Hi!
I’m trying to wrap the Radeon collective communication library (RCCL), the ROCm counterpart to NCCL. I’m taking heavy inspiration from NCCL.jl regarding wrapping strategy since RCCL itself closely mimics NCCL. I have questions about the artifacts though: NCCL.jl depends on an NCCL_jll.jl and I can see that CUDA.jl also lets you choose between downloading artifacts or using the local toolkit. However, ROCm usually comes with RCCL bundled up with it and AMDGPU.jl already basically only uses local (non-jll) libraries. There is a RCCL repo on GitHub though. I guess my questions are:
Should I go the JLL route and create a script to put on Yggdrasil to build RCCL off their GitHub and wrap that one or do it the AMDGPU.jl-route and do pure local discovery?

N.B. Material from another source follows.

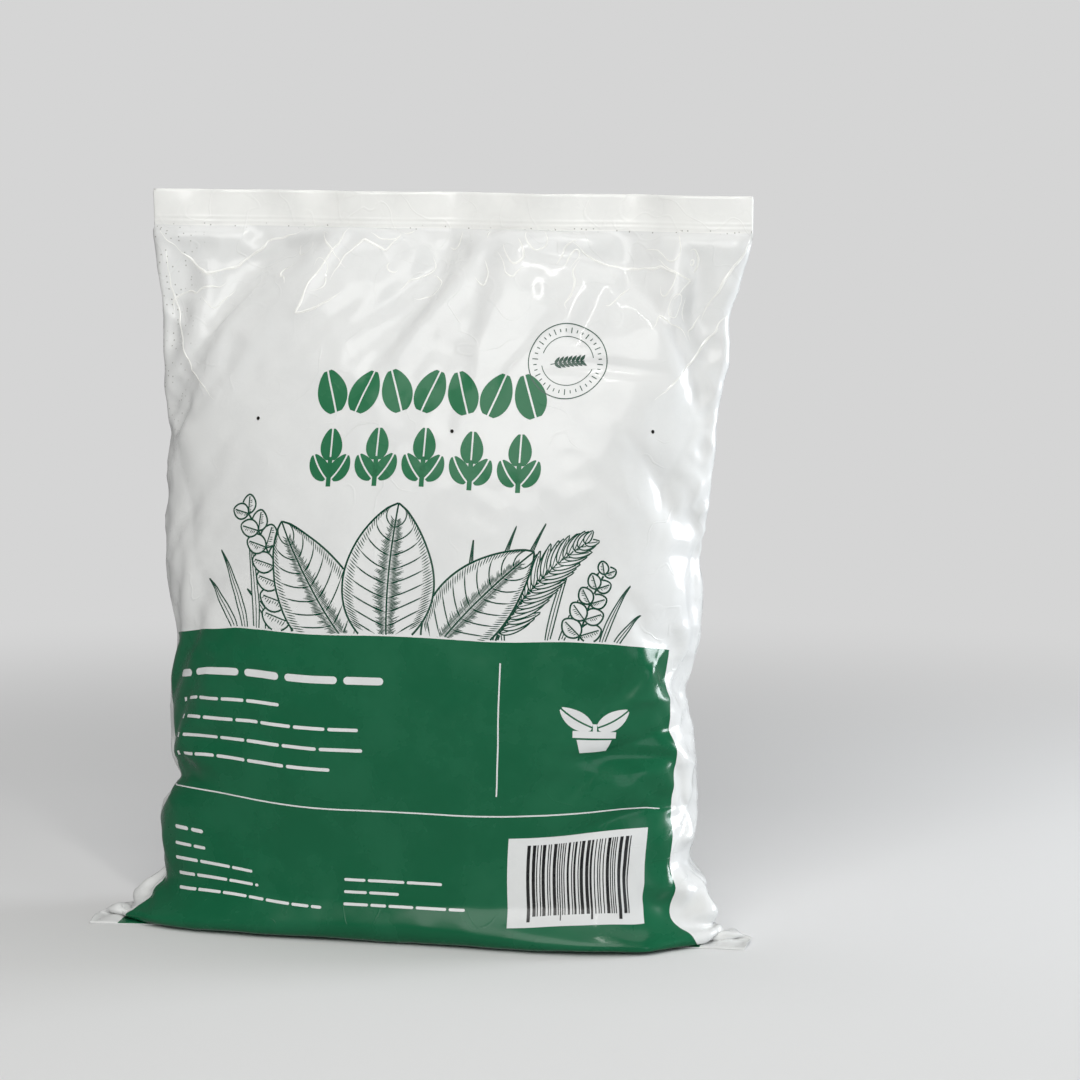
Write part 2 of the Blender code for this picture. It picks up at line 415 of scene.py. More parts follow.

If so, can someone explain me how the AMDGPU.jl discovery process & wrapping exactly works? My understanding is that the discovery.jl script has some functions to locate all the libraries like rocBLAS etc. and when the module is included the code inside __init__() exports the paths as global variables called librocblas, librocfft and so on. How do the various librocFFT.jl, librocBLAS.jl etc. know how to call those particular .so files? I don’t see any Libdl.dlopen() calls anywhere.
Sorry if these questions are basic, this is definitely harder than anything I’ve done so far in Julia and I’m hoping to learn a lot while doing it!
Welcome! This would definitely be nice to have, thanks for taking the initiative!
This will probably be a rather large undertaking. I looked into building ROCm on Yggdrasil before, but they have a very specific build setup and AFAIK, upstream doesn’t support cross-compilation. I’d go with local discovery for now.
Yes, that’s correct
They are simply passed directly to the ccall, for example here. You don’t usually need to call dlopen yourself.
Note that these wrappers are automatically generated using Clang.jl via the scripts located in AMDGPU.jl/gen at master · JuliaGPU/AMDGPU.jl · GitHub, so I would recommend a similar approach for NCCL.
Yes, I can imagine, what I was referring to was this repo which seems to be only RCCL. But it’s not clear how decoupled it actually is from the rest of ROCm so it makes a lot of sense to go with local discovery.
Aaah I see, so when I prepend e.g. librocfft to the @ccall function call, it is the macro that takes care to “open” that path and find the function inside. Thanks, it was this step that I was missing.
Yes, I am using Clang.jl and tried to get something as close to NCCL.jl as possible since even function names are the same. Thank you very much for your pointers. I’ll keep you posted about my progress!